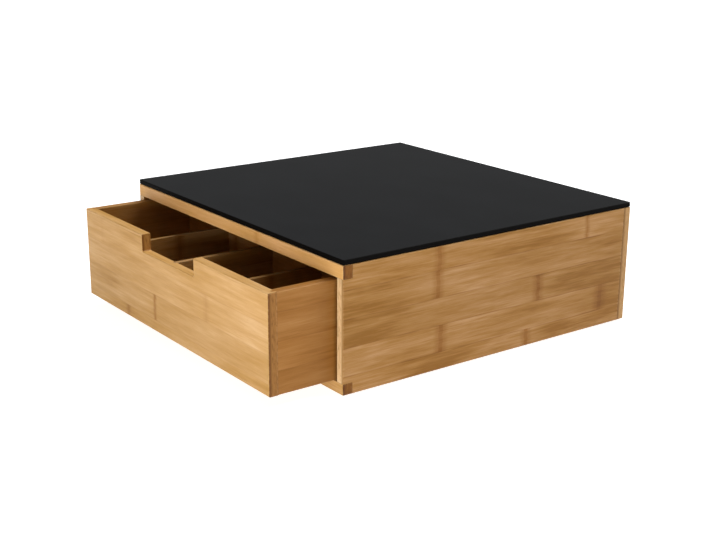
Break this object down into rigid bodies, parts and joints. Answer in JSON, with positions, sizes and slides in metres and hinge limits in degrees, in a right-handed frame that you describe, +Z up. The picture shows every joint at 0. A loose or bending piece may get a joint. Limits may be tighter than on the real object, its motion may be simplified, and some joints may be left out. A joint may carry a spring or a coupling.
{
  "type": "drawer box",
  "caption": "Low tabletop box of pressed bamboo with a black glass top and one notched drawer divided into compartments for wrapped tea bags.",
  "frame": {"origin": "on the table, under the middle of the whole footprint, with the drawer standing 60 mm open as in the picture", "axes": "+X to the right of someone facing the drawer, +Y from the drawer front towards the back, +Z up"},
  "size_m": [0.33, 0.374, 0.1104],
  "materials": {
    "bamboo": "satin clear lacquer over plain-pressed bamboo slats",
    "black_glass": "glossy, back-painted black",
    "adhesive_pad": "clear",
    "foot_rubber": "matte"
  },
  "bodies": {
    "carcass": {"left_side_panel": "bamboo", "right_side_panel": "bamboo", "back_panel": "bamboo", "top_front_rail": "bamboo", "bottom_front_rail": "bamboo", "top_board": "bamboo", "bottom_board": "bamboo", "glass_pads": "adhesive_pad", "glass_top_plate": "black_glass", "rubber_feet": "foot_rubber"},
    "drawer": {"drawer_front": "bamboo", "drawer_back": "bamboo", "drawer_left_side": "bamboo", "drawer_right_side": "bamboo", "drawer_bottom": "bamboo", "long_divider_left": "bamboo", "long_divider_middle": "bamboo", "long_divider_right": "bamboo", "cross_divider_front": "bamboo", "cross_divider_rear": "bamboo"}
  },
  "joints": [
    {"name": "drawer_slide", "type": "slide", "parent": "carcass", "child": "drawer", "axis": [0, -1, 0], "range_m": [-0.06, 0.205]}
  ]
}
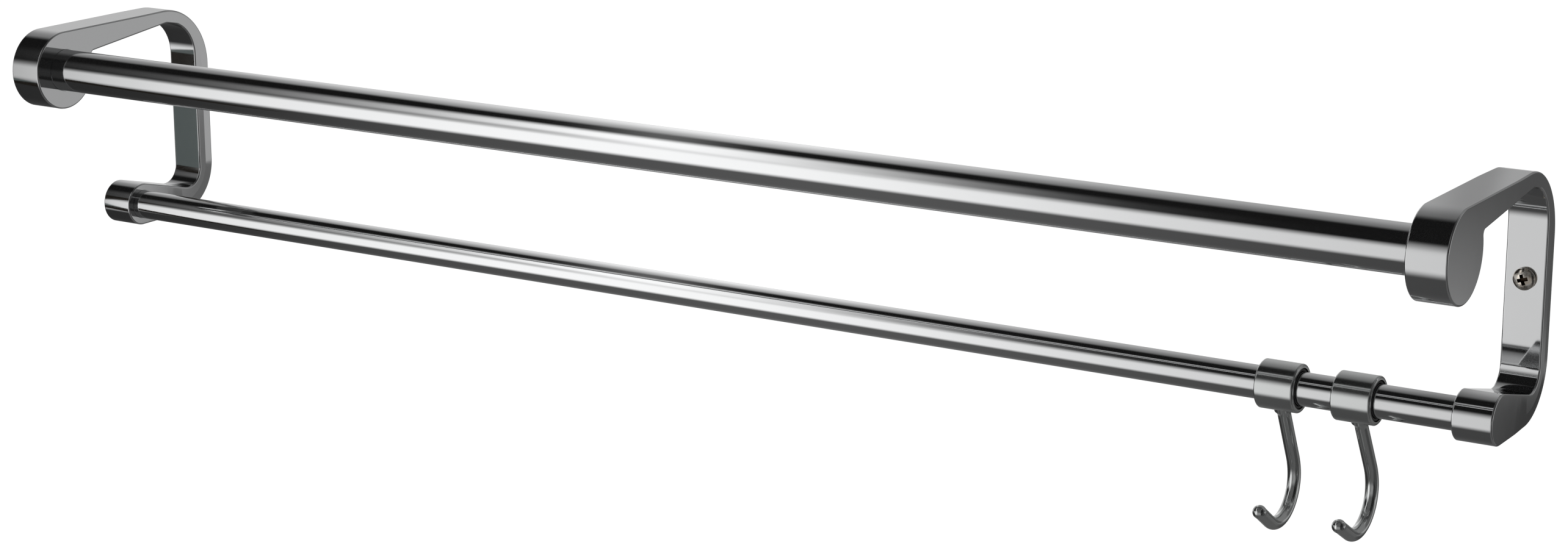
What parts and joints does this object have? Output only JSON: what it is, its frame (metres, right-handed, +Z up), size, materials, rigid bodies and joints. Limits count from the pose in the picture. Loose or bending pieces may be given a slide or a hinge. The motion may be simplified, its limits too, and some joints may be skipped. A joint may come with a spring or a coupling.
{
  "type": "towel bar",
  "caption": "Double wall towel bar: thick front bar and thin lower bar between looped end brackets, with J-shaped hooks that slide and swing on the thin bar.",
  "frame": {"origin": "on the wall plane, halfway between the brackets, at the height of the thick bar's axis", "axes": "+X along the bars, +Y into the wall, +Z up"},
  "size_m": [0.6, 0.113, 0.1286],
  "materials": {
    "casting": "mirror chrome on a zinc casting",
    "tube": "mirror chrome on brass tube",
    "hook": "mirror chrome on steel",
    "screw": "bright steel",
    "liner": "matt black nylon"
  },
  "bodies": {
    "rail": {"left_bracket": "casting", "right_bracket": "casting", "upper_bar": "tube", "lower_bar": "tube", "wall_screw_left": "screw", "wall_screw_right": "screw", "set_screw_upper_left": "screw", "set_screw_upper_right": "screw", "set_screw_lower_left": "screw", "set_screw_lower_right": "screw"},
    "slider_a": {"hook_liner_a": "liner"},
    "slider_b": {"hook_liner_b": "liner"},
    "swinging_hook_a": {"hook_a": "hook"},
    "swinging_hook_b": {"hook_b": "hook"}
  },
  "joints": [
    {"name": "hook_a_slide", "type": "slide", "parent": "rail", "child": "slider_a", "axis": [1, 0, 0], "range_m": [-0.5022, 0.0061]},
    {"name": "hook_a_swing", "type": "hinge", "parent": "slider_a", "child": "swinging_hook_a", "pos_m": [0.2237, -0.0435, -0.0628], "axis": [1, 0, 0], "range_deg": [-227, 50]},
    {"name": "hook_b_slide", "type": "slide", "parent": "rail", "child": "slider_b", "axis": [1, 0, 0], "range_m": [-0.0061, 0.0273]},
    {"name": "hook_b_swing", "type": "hinge", "parent": "slider_b", "child": "swinging_hook_b", "pos_m": [0.251, -0.0435, -0.0628], "axis": [1, 0, 0], "range_deg": [-230, 46.5]}
  ]
}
......
**Aim of the task**
Give the entries again in full, exactly as they are written.

**Correct result**
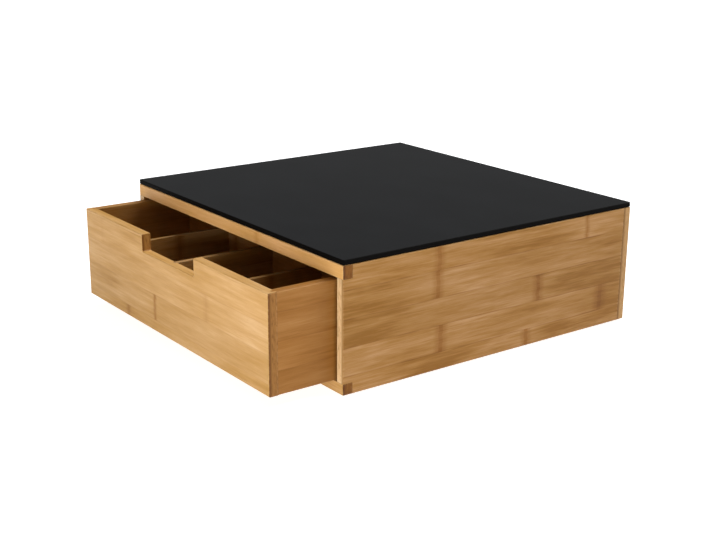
Break this object down into rigid bodies, parts and joints. Answer in JSON, with positions, sizes and slides in metres and hinge limits in degrees, in a right-handed frame that you describe, +Z up. The picture shows every joint at 0. A loose or bending piece may get a joint. Limits may be tighter than on the real object, its motion may be simplified, and some joints may be left out. A joint may carry a spring or a coupling.
{
  "type": "drawer box",
  "caption": "Low tabletop box of pressed bamboo with a black glass top and one notched drawer divided into compartments for wrapped tea bags.",
  "frame": {"origin": "on the table, under the middle of the whole footprint, with the drawer standing 60 mm open as in the picture", "axes": "+X to the right of someone facing the drawer, +Y from the drawer front towards the back, +Z up"},
  "size_m": [0.33, 0.374, 0.1104],
  "materials": {
    "bamboo": "satin clear lacquer over plain-pressed bamboo slats",
    "black_glass": "glossy, back-painted black",
    "adhesive_pad": "clear",
    "foot_rubber": "matte"
  },
  "bodies": {
    "carcass": {"left_side_panel": "bamboo", "right_side_panel": "bamboo", "back_panel": "bamboo", "top_front_rail": "bamboo", "bottom_front_rail": "bamboo", "top_board": "bamboo", "bottom_board": "bamboo", "glass_pads": "adhesive_pad", "glass_top_plate": "black_glass", "rubber_feet": "foot_rubber"},
    "drawer": {"drawer_front": "bamboo", "drawer_back": "bamboo", "drawer_left_side": "bamboo", "drawer_right_side": "bamboo", "drawer_bottom": "bamboo", "long_divider_left": "bamboo", "long_divider_middle": "bamboo", "long_divider_right": "bamboo", "cross_divider_front": "bamboo", "cross_divider_rear": "bamboo"}
  },
  "joints": [
    {"name": "drawer_slide", "type": "slide", "parent": "carcass", "child": "drawer", "axis": [0, -1, 0], "range_m": [-0.06, 0.205]}
  ]
}
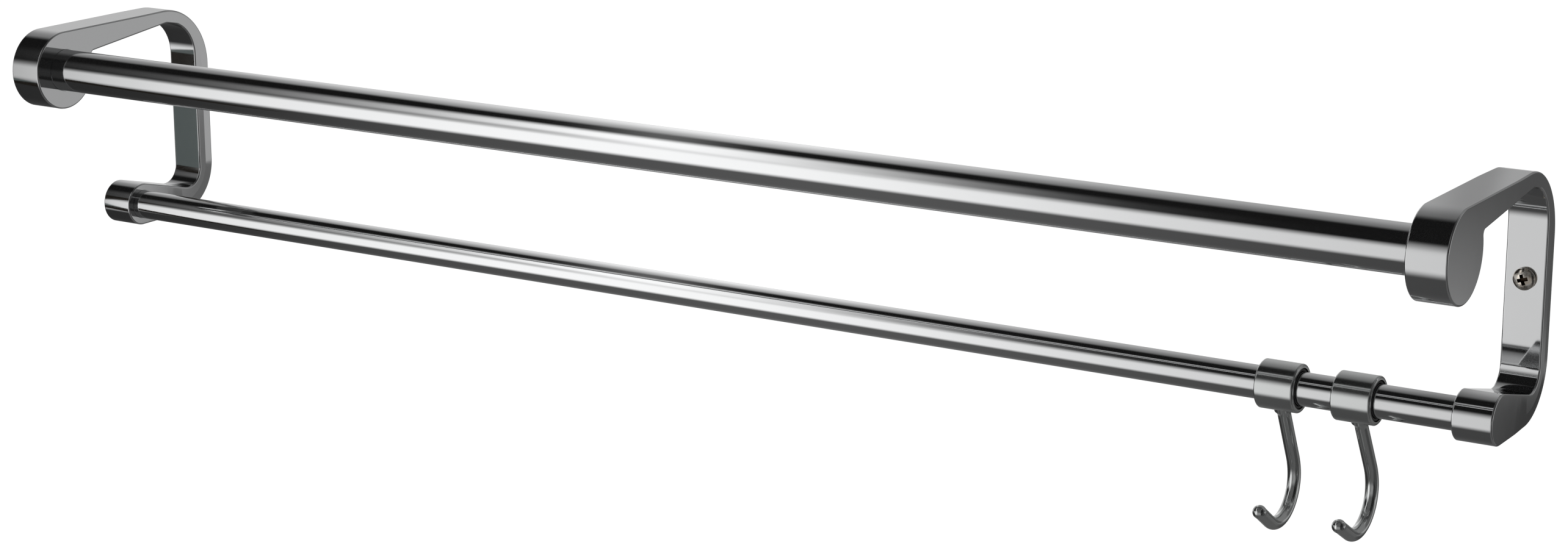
What parts and joints does this object have? Output only JSON: what it is, its frame (metres, right-handed, +Z up), size, materials, rigid bodies and joints. Limits count from the pose in the picture. Loose or bending pieces may be given a slide or a hinge. The motion may be simplified, its limits too, and some joints may be skipped. A joint may come with a spring or a coupling.
{
  "type": "towel bar",
  "caption": "Double wall towel bar: thick front bar and thin lower bar between looped end brackets, with J-shaped hooks that slide and swing on the thin bar.",
  "frame": {"origin": "on the wall plane, halfway between the brackets, at the height of the thick bar's axis", "axes": "+X along the bars, +Y into the wall, +Z up"},
  "size_m": [0.6, 0.113, 0.1286],
  "materials": {
    "casting": "mirror chrome on a zinc casting",
    "tube": "mirror chrome on brass tube",
    "hook": "mirror chrome on steel",
    "screw": "bright steel",
    "liner": "matt black nylon"
  },
  "bodies": {
    "rail": {"left_bracket": "casting", "right_bracket": "casting", "upper_bar": "tube", "lower_bar": "tube", "wall_screw_left": "screw", "wall_screw_right": "screw", "set_screw_upper_left": "screw", "set_screw_upper_right": "screw", "set_screw_lower_left": "screw", "set_screw_lower_right": "screw"},
    "slider_a": {"hook_liner_a": "liner"},
    "slider_b": {"hook_liner_b": "liner"},
    "swinging_hook_a": {"hook_a": "hook"},
    "swinging_hook_b": {"hook_b": "hook"}
  },
  "joints": [
    {"name": "hook_a_slide", "type": "slide", "parent": "rail", "child": "slider_a", "axis": [1, 0, 0], "range_m": [-0.5022, 0.0061]},
    {"name": "hook_a_swing", "type": "hinge", "parent": "slider_a", "child": "swinging_hook_a", "pos_m": [0.2237, -0.0435, -0.0628], "axis": [1, 0, 0], "range_deg": [-227, 50]},
    {"name": "hook_b_slide", "type": "slide", "parent": "rail", "child": "slider_b", "axis": [1, 0, 0], "range_m": [-0.0061, 0.0273]},
    {"name": "hook_b_swing", "type": "hinge", "parent": "slider_b", "child": "swinging_hook_b", "pos_m": [0.251, -0.0435, -0.0628], "axis": [1, 0, 0], "range_deg": [-230, 46.5]}
  ]
}